You really must read the entire book to grasp the full significance of this passage, but it's one of my favorites-- the passage, and the book, C.S. Lewis's The Horse and His Boy."I was the lion." And as Shasta gaped with open mouth and said nothing, the Voice continued. "I was the lion who forced you to join with Aravis. I was the cat who comforted you among the houses of the dead. I was the lion who drove the jackals from you while you slept. I was the lion who gave the Horses the new strength of fear for the last mile so that you should reach King Lune in time. And I was the lion you do not remember who pushed the boat in which you lay, a child near death, so that it came to shore where a man sat, wakeful at midnight, to receive you."
"Then it was you who wounded Aravis?"
"It was I."
"But what for?"
"Child," said the Voice, "I am telling you your story, not hers. I tell no one any story but his own."
"Who are you?" asked Shasta.
"Myself," said the Voice, very deep and low so that the earth shook: and again "Myself," loud and clear and gay: and then the third time "Myself," whispered so softly you could hardly hear it, and yet it seemed to come from all round you as if the leaves rustled with it.
Shasta was no longer afraid that the Voice belonged to something that would eat him, nor that it was the voice of a ghost. But a new and different sort of trembling came over him. Yet he felt glad too.
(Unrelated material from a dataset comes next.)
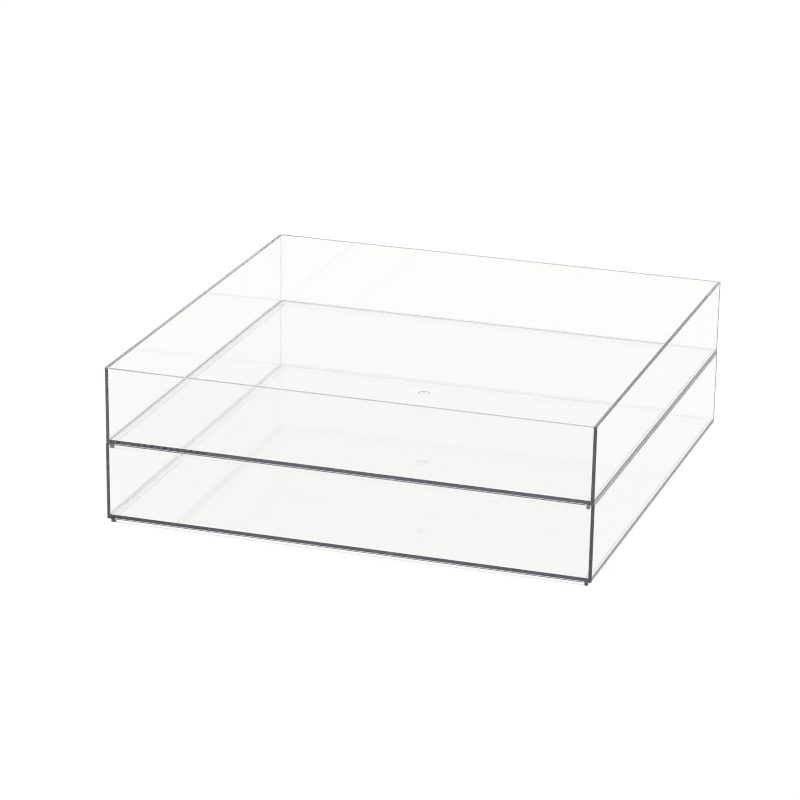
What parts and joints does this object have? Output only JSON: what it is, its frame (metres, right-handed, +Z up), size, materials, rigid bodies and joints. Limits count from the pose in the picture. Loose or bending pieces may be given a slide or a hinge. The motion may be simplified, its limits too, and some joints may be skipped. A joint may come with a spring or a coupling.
{
  "type": "stackable craft storage tray",
  "caption": "Stack of clear, square, shallow open trays; each lifts off, and its foot rib drops inside the rim of the tray below.",
  "frame": {"origin": "centre of the footprint, on the surface that the lower tray stands on", "axes": "+X to the right, +Y to the back, +Z up"},
  "size_m": [0.32, 0.32, 0.1036],
  "materials": {
    "clear_plastic": "clear, polished, with dark violet-grey edges"
  },
  "bodies": {
    "lower_tray": {"lower_tray": "clear_plastic"},
    "upper_tray": {"upper_tray": "clear_plastic"}
  },
  "joints": [
    {"name": "upper_tray_lift", "type": "slide", "parent": "lower_tray", "child": "upper_tray", "axis": [0, 0, 1], "range_m": [0, 0.1]}
  ]
}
It's supposed to be fiction... or is it? Whatever kind of book it is, it caused me to think. So often in life we are unaware of God's purposes behind our circumstances. He directs our paths in ways about which we have no clue. We're not exactly pawns in some cosmic scheme of His, but we may as well be sometimes, for how much help we are! He directs the courses of kings and commoners. Nothing is too difficult for Him. He provides for needs of which we are unaware. I should not compare myself to others, sizing up their life and situation; it is my task to be content in the surroundings in which God has seen fit to place me. A healthy fear of God is a valuable thing for a believer to cultivate.
Strange how a child's book can inculcate deep truths. Yet isn't it the faith of a child that Jesus pointed out as exemplary?
Hail, hail, Lion of Judah; how powerful You are.